I remember once in my youth having made some ill-considered, boiler-plate remark about music as a universal language, only to be told that, for disproof of that idea one need look no further than the reputations of Reger in Germany and of Fauré in France, where they occupy a status reserved for Bach in the United States. While, at this date, Fauré’s passport gets a good deal more use than Reger’s does, he owes his mobility mostly to the songs and above all to the early and atypical Requiem. His late and mature opera Pénélope is not much heard in comparison, and it was good to encounter it in fine shape at the MSM. This will never be a wildly popular piece, and Fauré must have known that he was composing a kind of twentieth-century musica reservata. But for those who can do without a lot of action and can bask in the sublime for a couple of hours, this is an opera to treasure. There are to be two more performances of this production, and I recommend it to all who are within reach of it.

Of course one reason that the story of Faithful Penelope, as my first-year Latin textbook always called her, is so rewarding is because an expectation is relentlessly built up, meditated upon, made the hearer’s own, and then rewarded. It is not just the expectation that Penelope will be reunited with her Ulysses, for we’ve known all evening that that event was already set up with the arrival of the disguised king. Whether we allow ourselves to realize it fully or not, what we are really waiting for, as we admire the heroine’s constancy and bathe in Fauré’s chaste opulence, is the slaughter of those annoying anti-Ulysses suitors. This is the real climax of the action, and the inevitable love-duet afterwards is, in plot terms, a victory lap just as much as the final “Lets be merry” chorus of Figaro is.

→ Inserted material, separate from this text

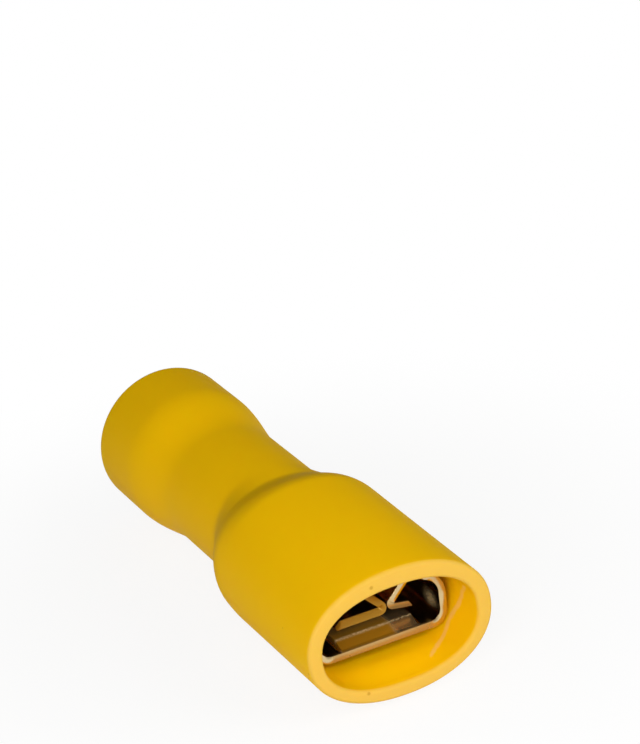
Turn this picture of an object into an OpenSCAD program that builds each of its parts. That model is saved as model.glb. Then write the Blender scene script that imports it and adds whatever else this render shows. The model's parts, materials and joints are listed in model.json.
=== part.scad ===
// Female spade terminal with a one-piece insulating sleeve, for 6.3 x 0.8 mm tabs and 4 to 6 mm2 wire.
// It lies along Y: the oval tab mouth faces -Y, the wire entry faces +Y and the broad side faces +Z.
// Every "at" and "behind" distance is measured from the tab mouth towards the wire entry.

/* [Tab receptacle] */
// Width over the side walls
receptacle_w = 7.3; // [7:0.1:8]
// Length of the receptacle
receptacle_len = 8; // [7:0.1:9]
// Distance of the receptacle's front edge behind the mouth
recess = 2.3; // [1.5:0.1:4]
// Distance of the base's inner face below the sleeve's axis
base_drop = 1.4; // [1:0.05:1.6]
// Thickness of the metal sheet
sheet_t = 0.35; // [0.3:0.05:0.45]
// Gap that the tab slides into
tab_gap = 0.85; // [0.8:0.05:1]
// Outer radius of the bends between the base and the side walls
corner_r = 0.9; // [0.6:0.05:1.1]
// Outer radius of the bends between the side walls and the rolled edges
roll_r = 1.3; // [0.9:0.05:1.4]
// Middle radius of the bends between each roll's top and its flank
flank_r = 0.6; // [0.4:0.05:0.7]
// Lean of the flanks from upright, in degrees
flank_lean = 37; // [20:1:45]
// Straight length of each flank
flank_run = 0.9; // [0.6:0.05:1.1]
// Middle radius of the tight bends between the flanks and the feet
foot_r = 0.3; // [0.22:0.01:0.35]
// Straight length of the long roll's foot, which presses on the tab
long_foot_run = 2.4; // [1.5:0.1:2.6]
// Straight length of the short roll's foot
short_foot_run = 1; // [0.6:0.1:1.2]
// Distance of the seam between the rolls from the middle, towards the short roll
seam_offset = 0.8; // [0:0.05:0.9]
// Gap between the two rolls at the seam
seam_gap = 0.1; // [0.05:0.05:0.3]
// Distance of the rolls' front behind the base's front edge
roll_setback = 0.8; // [0.4:0.1:1.5]
// Part of the roll's bend that reaches the base's front edge, in degrees
early_bend = 75; // [0:5:80]

/* [Spring tongue] */
// Width of the tongue cut in the base
tongue_w = 4.2; // [3:0.1:4.4]
// Length of the tongue
tongue_len = 5.2; // [3:0.1:6]
// Distance of the tongue's root behind the base's front edge
tongue_behind = 0.3; // [0.2:0.05:0.6]
// Rise of the tongue above the base
tongue_rise = 0.25; // [0.1:0.05:0.4]
// Run of the ramp between the tongue's root and its flat
tongue_ramp = 0.65; // [0.5:0.05:1.2]
// Width of the slit round the tongue
slit_w = 0.15; // [0.1:0.05:0.4]
// Diameter of the locking dimple on the tongue
dimple_d = 1.5; // [1:0.1:2]
// Height of the locking dimple
dimple_h = 0.2; // [0.1:0.05:0.3]

/* [Crimp barrel] */
// Bore for the stripped wire
barrel_bore_d = 3.7; // [3.4:0.1:4]
// Length of the barrel
barrel_len = 6.6; // [5.5:0.1:7.5]
// Length of the neck between the receptacle and the barrel
transition_len = 3.4; // [3:0.1:4.5]
// Height of the flanges along the transition
flange_run = 0.35; // [0.2:0.05:0.6]
// Width and depth of the groove along the barrel's butted seam
seam_groove = 0.14; // [0.08:0.02:0.2]
// Bevel on the barrel's edges
barrel_bevel = 0.12; // [0.05:0.01:0.15]

/* [Sleeve housing] */
// Length of the sleeve
sleeve_len = 27.5; // [27:0.1:32]
// Outer height of the housing at its mouth
mouth_h = 6.9; // [6.6:0.1:8]
// Outer height of the housing where its shoulder starts
housing_h = 8.2; // [7.6:0.1:9]
// Wall of the housing
housing_wall = 0.8; // [0.6:0.05:1]
// Clearance between the receptacle's corners and the cavity's sides at the shoulder
side_clear = 0.13; // [0.05:0.01:0.4]
// Extra clearance on each side at the mouth
mouth_flare = 0.1; // [0:0.01:0.4]
// Squareness of the oval, where 2 is an ellipse
oval_power = 2.15; // [2:0.05:3]
// Rounding of the mouth's edges
mouth_edge_r = 0.2; // [0.1:0.05:0.3]
// Distance of the shoulder on the broad sides behind the receptacle's rear
broad_shoulder_behind = -0.4; // [-1:0.1:1]
// Run of the shoulder on the broad sides
broad_shoulder_run = 2.5; // [2:0.1:3.5]
// Distance of the shoulder on the narrow sides behind the receptacle's rear
narrow_shoulder_behind = 0.5; // [0.2:0.1:1.5]
// Run of the shoulder on the narrow sides
narrow_shoulder_run = 3.1; // [2.5:0.1:4.5]
// Crispness of the crease where the shoulder meets the neck, 0 smooth to 1 crisp
crease = 0.4; // [0.2:0.05:1]

/* [Sleeve neck and wire entry] */
// Outer diameter of the neck
neck_d = 6.9; // [6.6:0.1:7.6]
// Flare towards the wire entry starts at
flare_at = 19.4; // [17:0.1:20]
// Run of the flare
flare_run = 4.6; // [3:0.1:5.5]
// Outer diameter of the wire entry
bell_d = 8; // [7.8:0.1:9]
// Bore for the wire with its insulation
bell_bore_d = 6.6; // [5:0.1:6.8]
// Width of the rim at the wire entry
lip_t = 0.15; // [0.1:0.05:0.4]
// Depth of the taper inside the rim
lip_run = 2; // [0.5:0.1:2.5]
// Radial clearance between the barrel and the neck
barrel_clear = 0.05; // [0.02:0.01:0.2]
// Clearance between the barrel's end and the ledge that stops it
end_clear = 0.1; // [0.05:0.05:0.3]
// Width by which the wire guide is wider than the barrel's bore
guide_clear = 0.2; // [0.1:0.05:0.5]
// Length of the straight wire guide
guide_run = 0.6; // [0.3:0.1:1]
// Run of the funnel between the wire guide and the insulation's bore
funnel_run = 1.9; // [1:0.1:2.4]

/* [Hidden] */
$fn = 64;
eps = 0.01;
outer_sides = 64; // facets round the oval housing
inner_sides = 48; // facets round the oval cavity
bend_facet = 13;  // largest facet of a bend in the sheet, in degrees
arc_steps = 6;    // facets along a corner of the transition
neck_rings = 10;  // rings along the transition

// Heights across the receptacle, above its underside
foot_z = 1.5 * sheet_t + tab_gap;
flank_turn = 90 - flank_lean;
flank_drop = flank_r * (1 - cos(flank_turn)) + flank_run * sin(flank_turn)
    + foot_r * (1 + cos(flank_turn));
receptacle_h = foot_z + flank_drop + sheet_t / 2;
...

In Strauss’s Elektra, while the return of the wandering Orestes is longed for, what we really are building up to is the violent murder of the mother and her guilty spouse. We are asked to join Elektra in the most nakedly bloodthirsty suspense. And just as the music of Fauré leads us into a female mind of the utmost refinement and gentleness, that of Strauss invites us to the most primitive kind of vengeful rage and unmitigated hate. The Met’s first presentation of its current revival of the work was pretty overwhelming — largely due to the orchestral playing and the magisterial Klytemnestra of Felicity Palmer.

Clytemnestra is of course the reverse-image of Penelope: she’s the unfaithful wife upon whom revenge must be taken by her children. Oh, dear. These Greeks really did know how to lead us into subjects and psychological situations we’d rather avoid, didn’t they?